A home energy assessment, also known as a home energy audit, lets you know how energy efficient your home is. It identifes problem areas and recommends improvements so you can save energy and money on your utility bills month after month.
What to Expect
What’s Covered: An energy auditor will assess your home’s energy performance by examining the home’s exterior, each of its rooms, and key components like the heating and cooling system, water heater, appliances, and lighting. The energy auditor also will review your past utility bills.
Time: Most assessments take a few hours. Factors that affect the time include the type of assessment requested, the size of the home, and the type of fuels used in the home.

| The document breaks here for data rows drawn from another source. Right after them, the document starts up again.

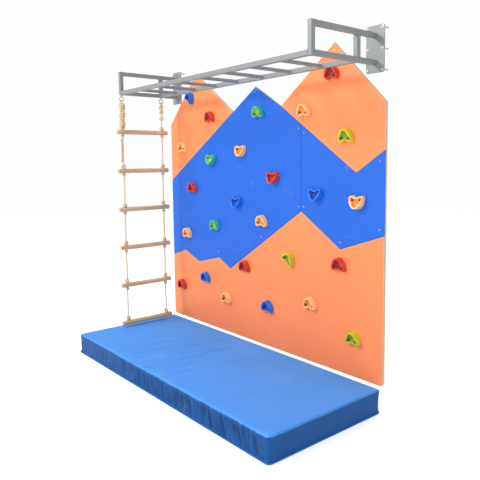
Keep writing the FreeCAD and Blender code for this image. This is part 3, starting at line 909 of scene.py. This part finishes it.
def ropeAlong(points, section, radius, closed=False, pitch=None):
    line, length = evenly(points, ropeLook["step"], closed)
    mesh = sweptMesh(line, radius, profile=section, twistLength=pitch or ropeLook["pitch"], closed=closed)
    return mesh, line, length


def around(x, y, z, reach, angle):
    # a point on a circle round an upright line
    return Vector((x + reach * math.cos(angle), y + reach * math.sin(angle), z))


def knotRope(centre, height, width, ropeRadius, section, cone=0.0, turn=0.0):
    # an overhand knot pulled tight: a trefoil of rope round the standing part
    ring, tubeReach = width * 0.5 - ropeRadius - width * 0.11, width * 0.11
    rise = height / 2 - ropeRadius
    line = []
    for i in range(90):
        t = math.tau * i / 90
        reach = ring + tubeReach * math.cos(3 * t)
        up = rise * math.sin(3 * t)
        reach *= 1 - cone * (up + rise) / (2 * rise)
        line.append(around(centre[0], centre[1], centre[2] + up, reach, 2 * t + turn))
    return ropeAlong(line, section, ropeRadius, closed=True, pitch=ropeLook["knotPitch"])[0]


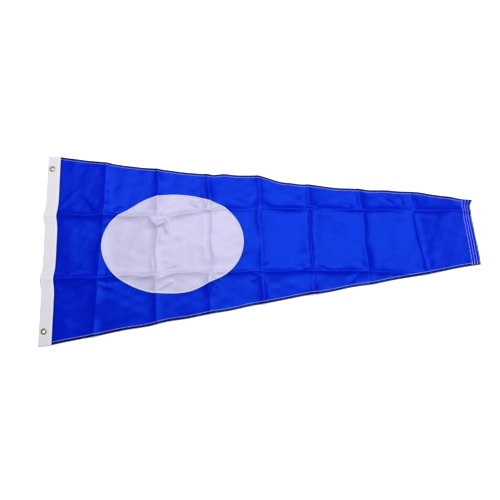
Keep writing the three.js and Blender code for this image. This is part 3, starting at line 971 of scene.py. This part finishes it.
def stitched(holes, face, side, radius):
    """A thread's path through needle holes: up over each stitch, and down into the cloth at each."""
    path = []
    rise = np.array([-0.4, 0.65, 0.95, 1.0, 0.95, 0.65]) * radius
    shares = np.array([0, 0.08, 0.25, 0.5, 0.75, 0.92])
    for a, b in zip(holes[:-1], holes[1:]):
        spots = a + (b - a) * shares[:, None]
        path.append(np.column_stack([spots, face + side * rise]))
    end = np.append(holes[-1], face - side * 0.9 * radius)
    return np.concatenate([*path, [end]])


def thread(name, holes, face, side, node, radius):
    points, faces, flat = tube(stitched(holes, face, side, radius), radius)
    return piece(name, lay(points), faces, THREAD, [node], {"flat": flat})


def straight_row(start, end, backtack=0.0):
    """Needle holes from start to end, with a run back and forth over the last stitches."""
    start, end = np.array(start), np.array(end)
    length = np.linalg.norm(end - start)
    holes = start + (end - start) * np.linspace(0, 1, int(length / STITCH) + 1)[:, None]
    if not backtack:
        return holes
    ahead = (end - start) / length
    beside = np.array([-ahead[1], ahead[0]]) * 0.7 * THREAD_RADIUS
    count = int(backtack / STITCH)
    back = [end + beside - ahead * STITCH * k for k in range(1, count + 1)]
    forth = [end - beside - ahead * STITCH * k for k in range(count - 1, -1, -1)]
    return np.concatenate([holes, back, forth])


def zigzag_row():
    """Needle holes of the seam round the ellipse, by turns just outside its edge and inside it."""
    angles = np.linspace(0, 2 * math.pi, 4001)
    edge = np.stack([ELLIPSE_X + ELLIPSE_A * np.cos(angles), ELLIPSE_B * np.sin(angles)], -1)
    far = np.concatenate([[0], np.cumsum(np.linalg.norm(np.diff(edge, axis=0), axis=1))])
    count = 2 * int(far[-1] / ZIGZAG_PITCH)
    angles = np.interp(np.linspace(0, far[-1], count), far, angles)
    out = np.where(np.arange(count) % 2, ZIGZAG_OUT, ZIGZAG_OUT - ZIGZAG_WIDTH)
    u = ELLIPSE_X + (ELLIPSE_A + out) * np.cos(angles)
    return np.stack([u, (ELLIPSE_B + out) * np.sin(angles)], -1)


def seam(name, holes, front, back, radius=THREAD_RADIUS):
    """A lockstitch: its needle thread on the front, and its bobbin thread on the back."""
    return [
        thread(f"{name}_needle", holes, front, 1, f"{name}_needle_thread", radius),
        thread(f"{name}_bobbin", holes, back, -1, f"{name}_bobbin_thread", radius),
    ]


def make_seams():
    made = []
    for i in (1, 2):
        low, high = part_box(f"heading_seam_{i}_needle_thread")
        u = (low.x + high.x) / 2
        holes = straight_row((u, low.y), (u, high.y))
        made += seam(f"heading_seam_{i}", holes, HEADING_HIGH.z, HEADING_LOW.z)
    for i in range(1, 5):
        low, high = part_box(f"fly_hem_row_{i}_needle_thread")
        u = (low.x + high.x) / 2
        holes = straight_row((u, high.y), (u, low.y), BACKTACK)
        made += seam(f"fly_hem_row_{i}", holes, FLY_FRONT, FLY_BACK)
    for name, side in (("upper_hem", 1), ("lower_hem", -1)):
        low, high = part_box(f"{name}_needle_thread")
        inset = half_height(low.x) - max(abs(low.y), abs(high.y)) + THREAD_RADIUS
        ends = [(x, side * (half_height(x) - inset)) for x in (low.x, high.x)]
        made += seam(name, straight_row(*ends), FLY_FRONT, FLY_BACK)
    made += seam("ellipse_seam", zigzag_row(), ELLIPSE_HIGH.z, FLY_FRONT - PLY, ZIGZAG_RADIUS)
    return made


fly = make_fly()
ellipse = make_ellipse()
heading = make_heading()
make_webbing()
make_grommets()
threads = make_seams()

# ---- Floor and light ---------------------------------------------------------------------------------

FLOOR_HALF = 6.0
FLOOR_GLOW = 0.5
WORLD_COLOUR, WORLD_STRENGTH = (0.95, 0.96, 1.0, 1), 0.1
SOFTBOX_PLACE, SOFTBOX_AIM = (0.15, 0.52, 1.9), (0.02, 0, 0)
SOFTBOX_SIZE, SOFTBOX_POWER = (2.3, 0.75), 50


def make_floor():
    shader = Shader("floor")
    place = shader.tree.nodes.new("ShaderNodeTexCoord").outputs["Object"]
    tone = shader.mix(shader.noise(place, 3), (0.90, 0.90, 0.90, 1), (0.93, 0.93, 0.93, 1))
    shader.set(Base_Color=tone, Roughness=0.8, Specular_IOR_Level=0.1)
    shader.set(Emission_Color=(1, 1, 1, 1), Emission_Strength=FLOOR_GLOW)
    corners = [(x * FLOOR_HALF, y * FLOOR_HALF, 0) for x, y in ((-1, -1), (1, -1), (1, 1), (-1, 1))]
    mesh = bpy.data.meshes.new("floor")
    mesh.from_pydata(corners, [], [(0, 1, 2, 3)])
    mesh.materials.append(shader.material)
    floor = bpy.data.objects.new("floor", mesh)
    bpy.context.scene.collection.objects.link(floor)


def make_softbox():
    light = bpy.data.lights.new("overhead", "AREA")
    light.shape, light.energy = "RECTANGLE", SOFTBOX_POWER
    light.size, light.size_y = SOFTBOX_SIZE
    made = bpy.data.objects.new("overhead", light)
    bpy.context.scene.collection.objects.link(made)
    made.location = SOFTBOX_PLACE
    made.rotation_euler = (Vector(SOFTBOX_PLACE) - Vector(SOFTBOX_AIM)).to_track_quat("Z", "Y").to_euler()


def make_world():
    world = bpy.data.worlds.new("world")
    bpy.context.scene.world = world
    world.use_nodes = True
    background = world.node_tree.nodes["Background"]
    background.inputs["Color"].default_value = WORLD_COLOUR
    background.inputs["Strength"].default_value = WORLD_STRENGTH


make_floor()
make_softbox()
make_world()
bpy.context.scene.view_settings.view_transform = "Standard"
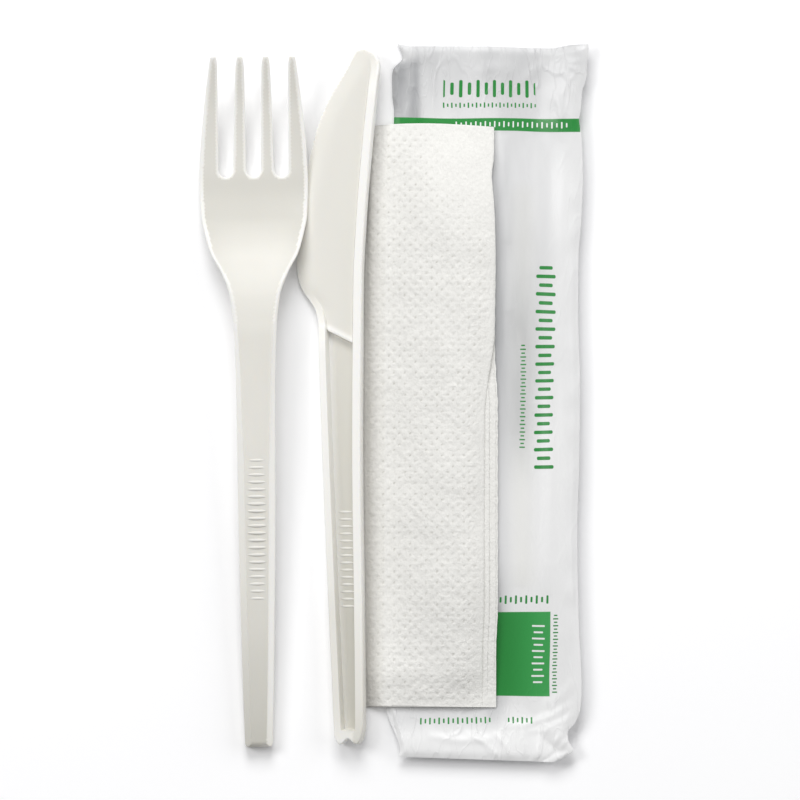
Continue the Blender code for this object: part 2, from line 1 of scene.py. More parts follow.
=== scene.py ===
"""Looks of a bioplastic cutlery set: fork, knife, folded paper napkin and sealed film pack.

Metres, in the part's own frame: +X to the right, +Y towards the tips, +Z up. Each piece is a
class that holds its sizes as fields, builds its mesh, lays it where the frame says and dresses it.
"""

import logging
import math
from collections.abc import Callable
from dataclasses import dataclass
from enum import Enum

import bmesh
import bpy
import numpy as np
from mathutils import Matrix, Vector
from mathutils.geometry import delaunay_2d_cdt


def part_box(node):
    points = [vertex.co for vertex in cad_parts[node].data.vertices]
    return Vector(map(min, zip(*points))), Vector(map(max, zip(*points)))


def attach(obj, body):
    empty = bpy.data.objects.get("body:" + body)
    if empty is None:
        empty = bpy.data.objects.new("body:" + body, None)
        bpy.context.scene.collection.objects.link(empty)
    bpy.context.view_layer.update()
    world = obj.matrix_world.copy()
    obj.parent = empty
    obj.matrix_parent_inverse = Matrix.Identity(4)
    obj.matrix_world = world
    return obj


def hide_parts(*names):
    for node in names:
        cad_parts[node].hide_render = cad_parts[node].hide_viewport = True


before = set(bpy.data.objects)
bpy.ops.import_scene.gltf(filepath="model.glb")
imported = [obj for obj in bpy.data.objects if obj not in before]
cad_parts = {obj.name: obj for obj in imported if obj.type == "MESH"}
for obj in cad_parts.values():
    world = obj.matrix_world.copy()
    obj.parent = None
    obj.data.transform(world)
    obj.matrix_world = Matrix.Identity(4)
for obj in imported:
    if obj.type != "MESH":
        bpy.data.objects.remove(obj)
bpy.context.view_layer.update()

Array = np.ndarray
Knots = tuple[tuple[float, float], ...]
Point = tuple[float, float]
Colour = tuple[float, float, float]
Surface = Callable[[Array, Array], Array]
Socket = bpy.types.NodeSocket
Tree = bpy.types.NodeTree
Material = bpy.types.Material
Piece = bpy.types.Object

LOG = logging.getLogger("cutlery_set")
BODY = "root"
MM = 0.001


def srgb(red: int, green: int, blue: int) -> Colour:
    """Linear colour from the 0 to 255 values that a screen shows."""
    values = []
    for value in (red, green, blue):
        share = value / 255.0
        values.append(share / 12.92 if share <= 0.04045 else ((share + 0.055) / 1.055) ** 2.4)
    return tuple(values)


def lengths(*pairs: Point) -> Knots:
    """Knots whose places and values are both given in millimetres."""
    return tuple((place * MM, value * MM) for place, value in pairs)


def levels(*pairs: Point) -> Knots:
    """Knots whose places are given in millimetres and whose values are plain numbers."""
    return tuple((place * MM, value) for place, value in pairs)


def flowing(knots: Knots, places: Array) -> Array:
    """Values on a smooth curve through knots, which never overshoots them.

    Args:
        knots: pairs of place and value, with rising places.
        places: where to read the curve.

    Returns:
        One value for each place.
    """
    xs, ys = np.array(knots, dtype=float).T
    steps = np.diff(xs)
    rises = np.diff(ys) / steps
    slopes = np.concatenate((rises[:1], np.zeros(len(xs) - 2), rises[-1:]))
    same_way = rises[:-1] * rises[1:] > 0.0
    total = np.where(same_way, rises[:-1] + rises[1:], 1.0)
    slopes[1:-1] = np.where(same_way, 2.0 * rises[:-1] * rises[1:] / total, 0.0)
    spots = np.clip(places, xs[0], xs[-1])
    index = np.clip(np.searchsorted(xs, spots, side="right") - 1, 0, len(xs) - 2)
    t = (spots - xs[index]) / steps[index]
    return (
        ys[index] * (1.0 + 2.0 * t) * (1.0 - t) ** 2
        + ys[index + 1] * t * t * (3.0 - 2.0 * t)
        + steps[index] * slopes[index] * t * (1.0 - t) ** 2
        - steps[index] * slopes[index + 1] * t * t * (1.0 - t)
    )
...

Cost: The lowest cost assessments start around $250 and rely primarily on a visual examination. More expensive assessments, from $500 up to $1,000, reflect the cost of additional services that help pinpoint energy issues and opportunities. Common additional services include a blower-door test to determine the airtightness of a home, infrared scanning to help identify air leakage, and combustion safety testing for homes with natural gas heating and appliances.
Results: You should receive a written report within a few days of the assessment that summarizes the energy auditor’s findings and describes recommended improvements, including estimated costs and cost savings. Often the auditor can make the improvements for you at an additional charge.
Finding an Energy Auditor
Licensing: In Virginia, a residential energy auditor must be licensed as a Residential Building Energy Analyst by the Board of Contractors at the Virginia Department of Professional and Occupational Regulation (DPOR). Licensed residential energy auditors are typically certified either by the Building Performance Institute (BPI) or the Residential Energy Services Network (RESNET).
Hiring Tips: A few precautions can help minimize problems. Comparison shop by obtaining bids from multiple contractors and asking for references from each. Ask for a copy of the auditor’s DPOR license and proof of insurance, and carefully review the written contract detailing the scope of work. For more information, visit the county’s Consumer Services Contractor Hiring webpage.
Preparation and Participation
Utility Bills: The home energy auditor you’ve selected will want to review your home’s energy use over the past year. This information should be available as a rolling 12-month summary on your most current utility bill or online account. If not, the past year’s energy use can be requested from your utility provider.
Be Involved: On the day of the assessment, let the energy auditor know specific concerns you have or problem areas you’ve identified in your home. Accompany the energy auditor and ask questions!
While a home energy assessment by a licensed energy auditor will provide the most comprehensive results, there are many do-it-yourself steps that you can take on your own. The following Department of Energy and Environmental Protection Agency online resources can help you conduct your own energy assessment and identify improvements:
- Learn how to locate air leaks, check insulation levels, inspect your heating and cooling equipment, and more at Do It Yourself Home Energy Audits.
- Visit the ENERGY STAR Home Advisor page to create a profile of your home and receive a prioritized list of customized savings recommendations.
- Compare your home’s annual energy use to similar homes at the ENERGY STAR Home Energy Yardstick page.
- Find ideas and information on specific energy saving home improvement projects at Energy Savings at Home.